We began skinning up through a lenga forest, feeling small amidst the vastness of Patagonia. After two hours touring, the landscape opened up, giving way to breathtaking mountain views. The wind picked up as we climbed higher, becoming so fierce at one point that we couldn’t go any further. Removing the skins from our skis in that weather was a real challenge; we had to help each other to stay efficient and keep our hands warm, securing our gear to prevent anything from blowing away.
Finally, we put the splitboards and skis together, ready for the descent. We found plenty of wind-transported snow, perfect for a few turns. Skiing back down through the forest offered relief from the wind, allowing us to warm up again. We even managed to ski all the way back to the car – what a treat!
We wrapped up the day with a well-deserved meal and cold beers at Ruta 7 restaurant.

Day 4: Ice Climbing !!!
We woke up to the sound of the wind howling outside. With no power in the house, we started up the generator and enjoyed a strong cup of coffee. Today was a special day: we were going ice climbing, a brand-new experience for many of us. Excited like little kids, we met up with our guide, Javi and Fito, and set off toward our destination. After parking by the roadside, we geared up with crampons and harnesses, then started a short 35-minute hike to reach a frozen waterfall.
It was my first time ice climbing, and the experience was incredible. Ice climbing is a challenging sport I’d only admired from afar until now. We tackled a medium-level route with a steep, nearly vertical incline, and every minute was exhilarating. Our guides, Javi and Fito, gave us an unforgettable day. We wrapped it up, as usual, with great food and cold beers at Ruta 7 – our go-to spot in the village!
Travel Day: Journey to El Chaltén
The alarm rang early, and we were ready to start our long journey to El Chaltén. We knew we had a 10-hour drive ahead, along an endless and remote highway, through some of the world’s wildest and most beautiful landscapes. By 8 a.m., we had already crossed the Chilean border, and by 10 a.m., we were officially in Argentina.

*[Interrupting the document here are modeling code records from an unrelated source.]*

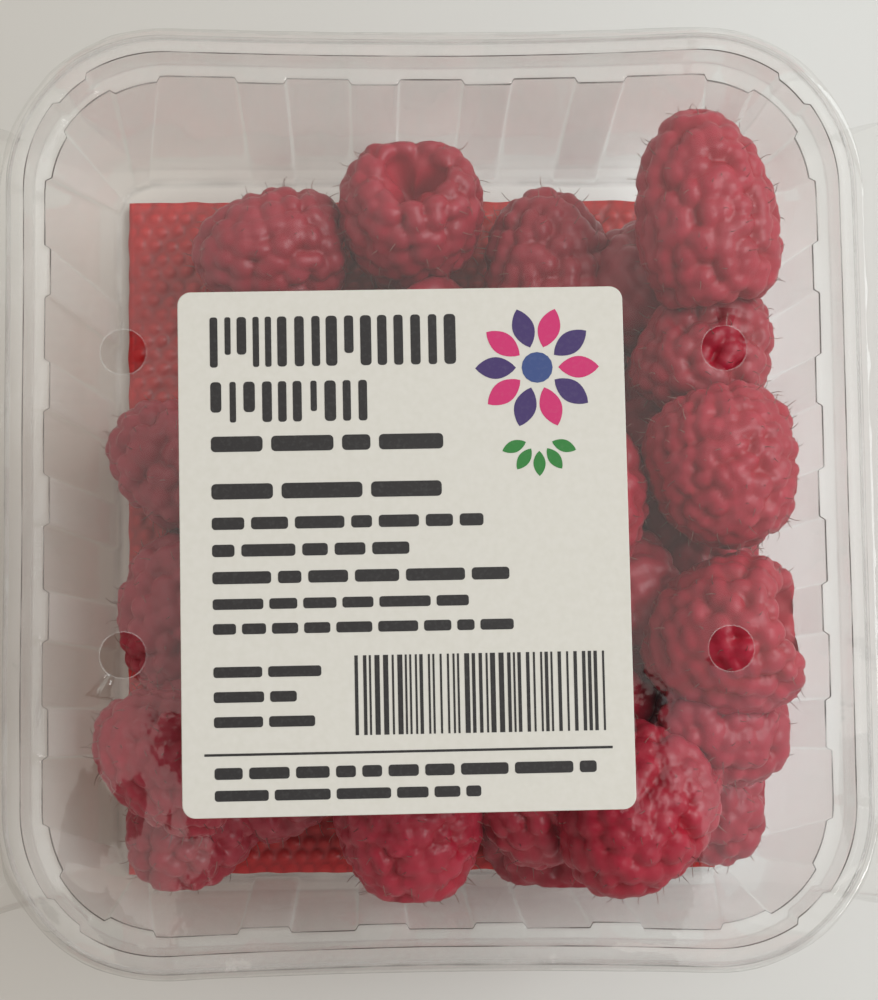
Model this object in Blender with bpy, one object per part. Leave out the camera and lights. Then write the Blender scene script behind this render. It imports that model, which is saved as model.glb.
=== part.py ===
"""A punnet of raspberries: a ribbed clear tray, an absorbent pad on its floor, a heap of berries,
a clear wrapper sealed at both ends with four vent holes, and a paper label on top.

Metres, +Z up. The origin is the centre of the wrapper's footprint on the table.
+X runs along the wrapper, towards one of its end seals.
"""

import math
import random

import bmesh
import bpy
from mathutils import Matrix, Vector

MM = 0.001
GAP = 0.3 * MM
WALL_CLEARANCE = 0.5 * MM

# Wrapper film
FILM_THICKNESS = 0.3 * MM
FILM_TOP = 46.0 * MM
FILM_HALF_LOW = 50.9 * MM
FILM_HALF_HIGH = 59.2 * MM
FILM_SHOULDER = 1.2 * MM
FILM_CORNER_RADIUS = 21.4 * MM
FILM_CORNER_CENTRE = (32.5 * MM, 38.0 * MM)
FILM_CORNER_STEP = math.radians(15)
FILM_FLAT_TOP = FILM_CORNER_CENTRE[0] + FILM_CORNER_RADIUS
FILM_FLAT_BASE = FILM_CORNER_CENTRE[0] + FILM_CORNER_RADIUS * math.sin(3 * FILM_CORNER_STEP)
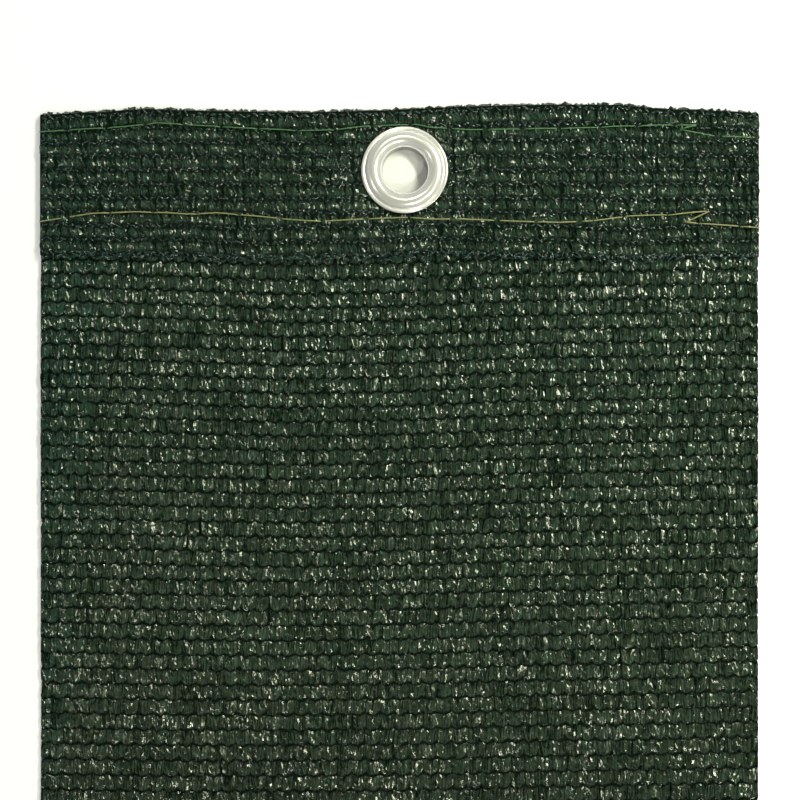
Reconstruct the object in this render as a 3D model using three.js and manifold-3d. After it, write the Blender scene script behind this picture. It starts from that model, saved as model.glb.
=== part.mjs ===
// Privacy screen: a cut length of knitted screen cloth, its hem turned to the front, with one eyelet.
// Sizes are in mm. X runs across the cloth, Y up to the hem and Z up off the surface that it lies on.
import * as THREE from "three";
import { mergeVertices } from "three/addons/utils/BufferGeometryUtils.js";
import Module from "manifold-3d";

// The cloth. Y is 0 at the fold of the hem and negative down the cloth.
const CLOTH_WIDTH = 166.3;
const CLOTH_LENGTH = 180;
const CLOTH_THICKNESS = 1.2;
const PIECE_GAP = 0.3;

// The hem: its front layer is the turned-over cloth, its back layer ends under the front one.
const HEM_FRONT_LENGTH = 35;
const HEM_BACK_LENGTH = 30;
const FOLD_LIFT_REACH = 12;
const FOLD_STEPS = 6;
const LAYER_GAP = 0.35;

// The fold is a little uneven along the top edge: rise is its Y at the distance across.
const FOLD_LINE = [
  { across: -83.2, rise: -1.2 },
  { across: -67, rise: -0.5 },
  { across: -60, rise: 0.2 },
  { across: -51, rise: -0.2 },
  { across: -23, rise: -0.7 },
  { across: -4.5, rise: -0.2 },
  { across: 14, rise: 0.7 },
  { across: 32.5, rise: 1.1 },
  { across: 51, rise: 1.1 },
  { across: 60.5, rise: 0.2 },
  { across: 79, rise: -0.5 },
  { across: 83.2, rise: -0.9 },
];

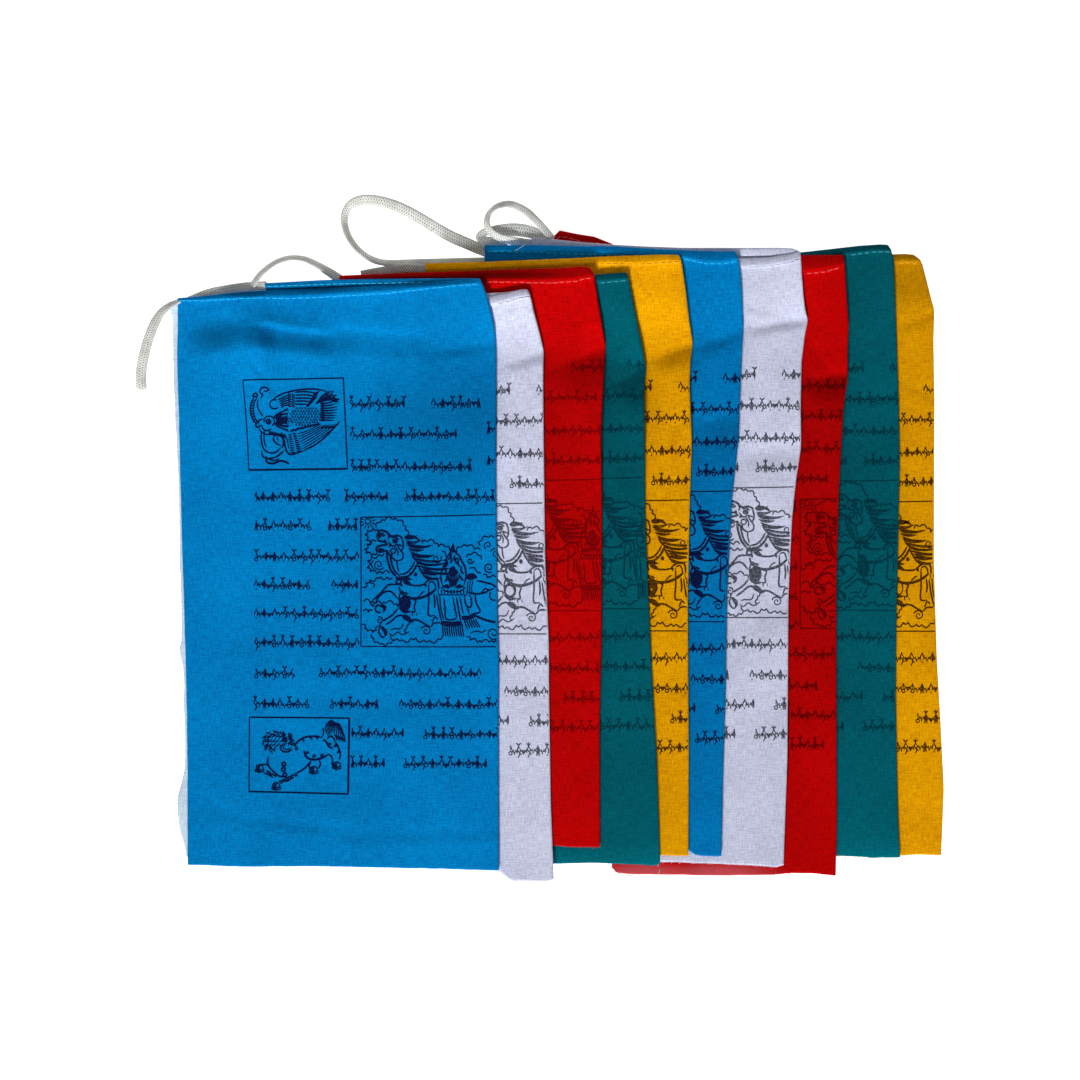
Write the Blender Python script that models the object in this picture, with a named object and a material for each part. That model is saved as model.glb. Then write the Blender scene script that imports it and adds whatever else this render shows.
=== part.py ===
"""A string of ten folded prayer flags on one flat braided cord, laid out as a fan.

Each flag is one sheet of cotton, folded in half about an upright line at its
right, with the hem that carries the cord along its upper edge. The flags lie on
each other like shingles, flag 1 on top at the left and flag 10 at the bottom
right. Plan positions are given in plan units of 0.57 mm (x to the right, y
downwards), and turned into metres by place(). World axes: X to the right, Y
towards the hems, Z up, the resting surface at Z = 0.
"""

from collections import namedtuple

import bmesh
import bpy
from mathutils import Vector

UNIT = 0.57e-3  # metres for one plan unit
CENTRE = (560.5, 555.825)  # plan point that lies on the world's Z axis

CLOTH = 1.0e-3  # thickness of one layer of cloth
HEM = 1.5e-3  # thickness of the hem, with the cord inside it
GAP = 0.35e-3  # air between two layers
PITCH_BODY = CLOTH + GAP
PITCH_HEM = HEM + GAP
LINK_UNDER_CORNER = 3.4e-3  # lift of flag 1's corner over the cord below it

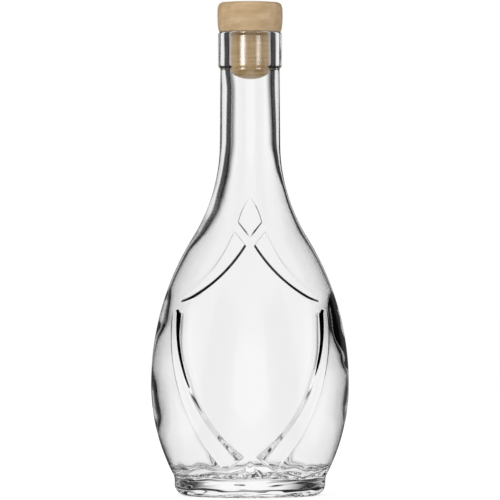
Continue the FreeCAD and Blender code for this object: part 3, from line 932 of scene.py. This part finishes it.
def build_world():
    """Plain white to look at; the glass sees the panels and a dark room between them."""
    world = bpy.data.worlds.new("white_studio")
    bpy.context.scene.world = world
    world.use_nodes = True
    tree = world.node_tree
    tree.nodes.clear()
    path = add(tree, "ShaderNodeLightPath")
    way = add(tree, "ShaderNodeTexCoord").outputs["Generated"]
    through = add(tree, "ShaderNodeMath", {
        0: panels(tree, way, path), 1: glances(tree, path),
    }, operation="MINIMUM")
    camera = add(tree, "ShaderNodeMapRange", {
        "Value": path.outputs["Is Camera Ray"], "To Min": through.outputs[0], "To Max": 1.0,
    })
    plain = add(tree, "ShaderNodeMapRange", {
        "Value": path.outputs["Diffuse Depth"], "To Min": camera.outputs[0], "To Max": AMBIENT,
    })
    shade = add(tree, "ShaderNodeBackground", {
        "Color": colour("ffffff"), "Strength": plain.outputs[0],
    })
    add(tree, "ShaderNodeOutputWorld", {"Surface": shade.outputs[0]})


def add_light(name, place, aim, size, power):
    """A lamp for matt surfaces, which the glass doesn't show."""
    light = bpy.data.lights.new(name, "AREA")
    light.shape = "RECTANGLE"
    light.size, light.size_y = size
    light.energy = power
    lamp = bpy.data.objects.new(name, light)
    bpy.context.scene.collection.objects.link(lamp)
    lamp.visible_glossy = lamp.visible_transmission = False
    lamp.location = place
    lamp.rotation_euler = (Vector(aim) - Vector(place)).to_track_quat("-Z", "Y").to_euler()
    return lamp


def add_strips(shank):
    """Two tall narrow lamps whose streaks show on the shank alone."""
    shown = bpy.data.collections.new("lit_by_strips")
    shown.objects.link(shank)
    for name, azimuth, power in STRIPS:
        angle = math.radians(azimuth)
        place = (math.sin(angle), -math.cos(angle), STRIP_LEVEL)
        lamp = add_light(name, place, (0, 0, STRIP_LEVEL), STRIP_SIZE, power)
        lamp.light_linking.receiver_collection = shown
        lamp.visible_glossy, lamp.visible_diffuse = True, False


def build_camera():
    """A long lens, level with the bottle's middle."""
    data = bpy.data.cameras.new("camera")
    data.sensor_width = SENSOR
    data.lens = SENSOR * CAMERA_DISTANCE / CAMERA_FIELD
    data.clip_end = CLIP_END
    camera = bpy.data.objects.new("camera", data)
    bpy.context.scene.collection.objects.link(camera)
    camera.location = (0.0, -CAMERA_DISTANCE, CAMERA_LEVEL)
    camera.rotation_euler = (0.5 * math.pi, 0, 0)
    bpy.context.scene.camera = camera


bpy.context.scene.view_settings.view_transform = "Standard"
build_glass(clear_glass())
lathe("beech_head", head_profile(), pale_wood(), "pale_wood", "stopper_head")
shank = lathe("plug_shank", shank_profile(), beige_plug(), "beige_plug", "stopper_shank")
build_floor()
build_world()
add_strips(shank)
for name, place, power in LAMPS:
    add_light(name, place, LAMP_AIM, LAMP_SIZE, power)
build_camera()
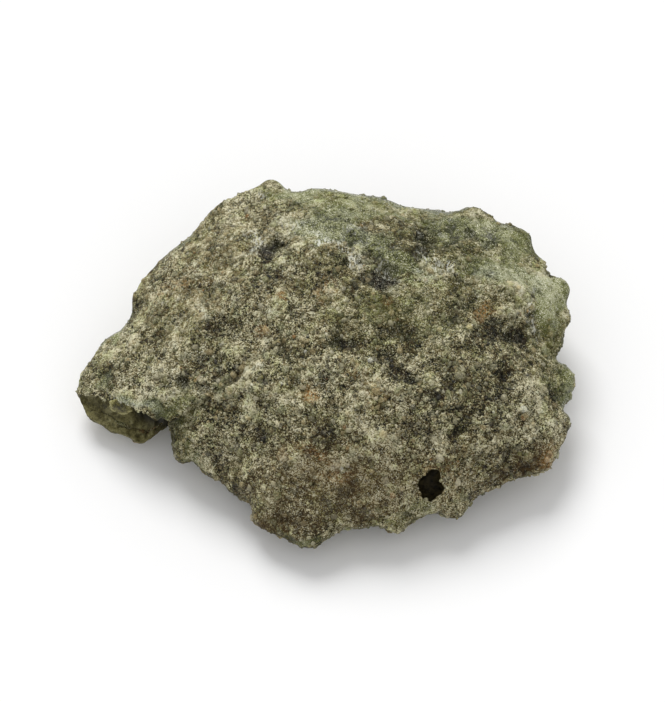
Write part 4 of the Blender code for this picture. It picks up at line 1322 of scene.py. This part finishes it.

The First Hours: A Roadside Lesson in Patagonia
The first hours passed smoothly until we made our first mistake: we didn’t fill up the tank in Perito Moreno, the first town we passed. Naively, we assumed there would be another gas station within the next 100 km. We continued, captivated by the scenery, but the fuel gauges in our vehicles started to dip, and there was no sign of any towns. With only 40 km of fuel range left, we started to worry. We were on a remote road with no cell coverage, completely disconnected from the outside world.
In the middle of nowhere, we spotted a car with a flat tire. We pulled over to ask where the nearest gas station was, and the response was blunt: “You’re screwed!” We couldn’t help but laugh, even though we weren’t sure who had it worse – them with a flat tire or us with no fuel. Eventually, one of our vehicles ran out of gas, but the other managed to make it to the closest town to get a jerry can of diesel. With the help of our new road companion, Félix, we managed to refuel and get back on the road.
We continued toward El Chaltén, and as night fell, so did the snow. We finally arrived at 11 p.m., tired but thrilled to have made it to this incredible place.

Good Morning, Chaltén:
We woke up very early, eager to catch the sunrise from the road and watch the first rays of light illuminate Mount Fitz Roy. It was breathtaking—one of the most stunning sunrises I’ve ever witnessed. Seeing that massive mountain come alive with the dawn is a memory that will stay with me forever. Afterward, we returned to the inn for breakfast and geared up for our trek to Laguna Torre.

The Trail to Laguna Torre
The trail begins right in town, making it easy to access. The path is beautiful, winding through a dense forest with lush vegetation and surrounded by towering mountains that seemed to grow larger as we approached the glacier. We hiked 9 kilometers until we reached the lagoon. At first, a thick cloud hung over Cerro Torre, but slowly it cleared, revealing the awe-inspiring beauty of this impressive formation. I imagined the stories of climbers who have reached its summit and of those who, by the mountain’s decision or for safety reasons, didn’t make it. Standing there, I could only imagine the thrill of being at the top.
We spent the day at the lagoon, and I even took a nap, leaning against a rock—it was wonderfully relaxing. Later, we started the trek back to the car, feeling pretty tired. After 20 kilometers of hiking, our feet were definitely feeling it. Once back at the inn, we headed out to La Tapería, a cozy restaurant, for a delicious dinner. We gave thanks for the experience and the day’s unforgettable moments.
Final Day:
Our alarm went off at 4:30 a.m. with the plan of hiking to Laguna de los Tres (23 km) to catch the sunrise over a lake along the trail. However, as we stepped outside, we found that over 20 cm of fresh snow had fallen overnight, blanketing everything. Although everyone in the group was equipped with trekking shoes, we weren’t prepared to hike through such deep snow. So, we decided to skip the hike and enjoy a relaxed final day in the village, savoring the last moments of our trip.
Our journey through Patagonia was truly unforgettable, filled with breathtaking landscapes and challenges that allowed us to connect deeply with nature. From trekking through snow-dusted forests to witnessing the majestic Fitz Roy at sunrise, each day offered new adventures and insights. This journey left us not only with cherished memories but also a profound appreciation for the strength and beauty of this remote corner of the world. Patagonia is, without a doubt, a place that calls for reflection, adventure, and living fully in the present, in a uniquely transformative way.